The Power of Introspection
One of the first tasks in writing the new framework was to build its database interface.
Python's introspection model had been significantly enhanced with the release of Python 2.2. We decided to use it to build a generic database interface class based on a DBI 2.0 compliant database connector. In this approach, rather than writing queries or table-specific wrappers by hand, a meta-class abstracts all database queries into a single clean API.
We create descendents of this meta-class to make an API for each table. Each table's class contains a few class constants that describe the columns in the database. This way we can add new tables to the overall API quickly and simply without having to worry about implementation details for any specific table.
The API also uses meta-data to automatically validate and convert values passed to the database. This is done by a "normalizer" function that converts the Python data types being passed through the API into valid SQL values. The function also verifies types and formats that are not necessarily checked by the database or by Python, such as phone numbers and ZIP codes.
Reusing Objects Everywhere
Once the database API was complete, we created a second layer of classes on top of it. This higher level API implements the business logic for specific applications, such as contact management or trouble ticket handling. It also prevents users from performing operations that are inconsistent with Rackspace's business practices, or assigning data that would result in other types of high-level corruption of the data in the database.
With the creation of this second layer, we achieved our original goal of Core Objects Reused Everywhere. Programmers throughout the company began to use this API to implement interfaces to application functionality. This required little interaction with our API development team, and it could be done without fear of misusing the API.

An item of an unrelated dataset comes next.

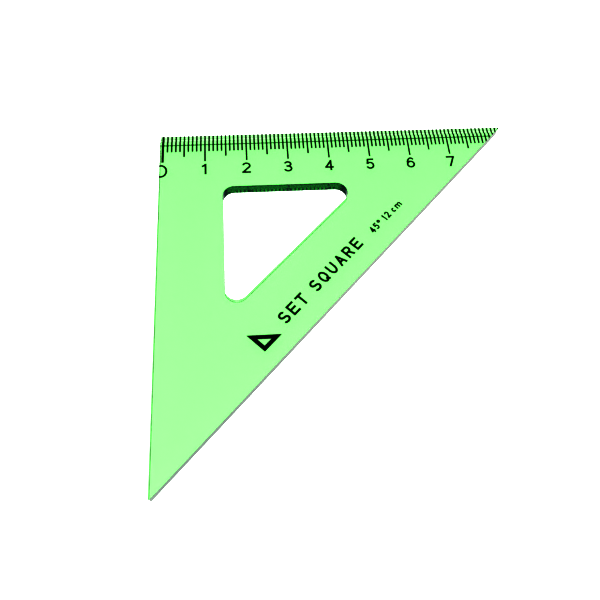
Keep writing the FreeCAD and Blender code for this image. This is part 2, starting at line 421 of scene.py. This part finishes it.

While we designed the API primarily for CORE, the central enterprise application, it is reused in a number of other systems at Rackspace. For example, one group built a SOAP server on top of the API, in order to access it from their PHP applications. Other applications use the API directly, and it has been extremely gratifying to see our work reused and integrated so easily with other systems.
Integrating Python with Apache
With the API in place, our next task in developing CORE was to find a useful templating module to integrate our Python code with HTML pages running on the Apache web server.
After looking at a number of available Python-based templating modules, we opted to create a simple parser of our own. Our approach was to convert server-side template pages into Python servlets whose output is sent by the HTTP server to the user's browser.
Although this was a fairly simple exercise, we did run into some problems stemming from our design of the CORE database meta-class. We found that altering classes and modules at runtime, as is done by the meta-class, violates guidelines imposed by Python's optional restricted execution environment. Since we felt that restricted execution was a necessary component in supporting a persistent web module, we opted to deploy CORE using CGIs rather than mod_python or similar persistent solutions.
Since fast hardware and multiple servers are readily available, and since and our template parser pre-compiles and caches the Python servlet code that it produces, the CGI solution is sufficient for our needs. It also allows us to resolve issues such as database connection pooling and restricting the execution environment outside of Python.
Thanks to the unit testing module that comes with Python, our projects are reaching production with far fewer bugs than we had ever thought possible when we were using PHP. During maintenance with PHP, there was always a question of whether a change in one place would break something else in another part of the application.
We now write unit tests for each and every API as the API is being designed. This means that we can verify the changes in one module as well as its effects on all the others simply by running the unit tests for the entire API.
Since introducing Python and unit testing, the nature of the bugs that we see in deployed applications has shifted to include primarily those in the user interface, such as layout problems or faulty event handling.
These days, very few bugs come from the API itself, and even those are generally the result of poor revision management or DBA coordination during application deployment. Python can't solve _all_ problems during development, but it certainly has reduced the number of critical system defects for us.
Lack of documentation has been a major problem with our previous development efforts. We tried several tools and policies to document our PHP efforts, but in the end these failed. Code changed too quickly, and the code-level documentation tools available for PHP at the time were too finicky to justify the amount of effort required to get the documentation to parse correctly. Additionally, despite careful planning and coding strategies, the mixture of PHP and HTML made deciphering and understanding the code more difficult.
Fortunately, Python was designed with documentation in mind, with the use of "doc strings" for modules, classes and methods. Since documentation is actually a part of the language itself, and pydoc is a standard module in the Python distribution, it was easy to extract API documentation to HTML and other formats.
Over time, we have found that the syntactic structure of Python makes for extremely readable code, and that in itself helps in the overall task of documenting and maintaining code.
Python has dramatically improved development processes for the CORE project, and it has led to the faster development times and more rapid releases that allow us to keep up with Rackspace's ever-changing business processes.
Python enabled us to create a sophisticated dynamic data model that is flexible and easy to use for abstracting database operations. With it, we realized our goal of Core Objects Reused Everywhere.
Python's integrated unit testing and documentation tools greatly enhance our ability to deploy and maintain a more stable, error-free product.
The result is a successful enterprise application that is instrumental in the delivery of Rackspace Managed Hosting's promise of Fanatical Support, Unmatched Speed, and Unlimited Flexibility in the managed hosting industry.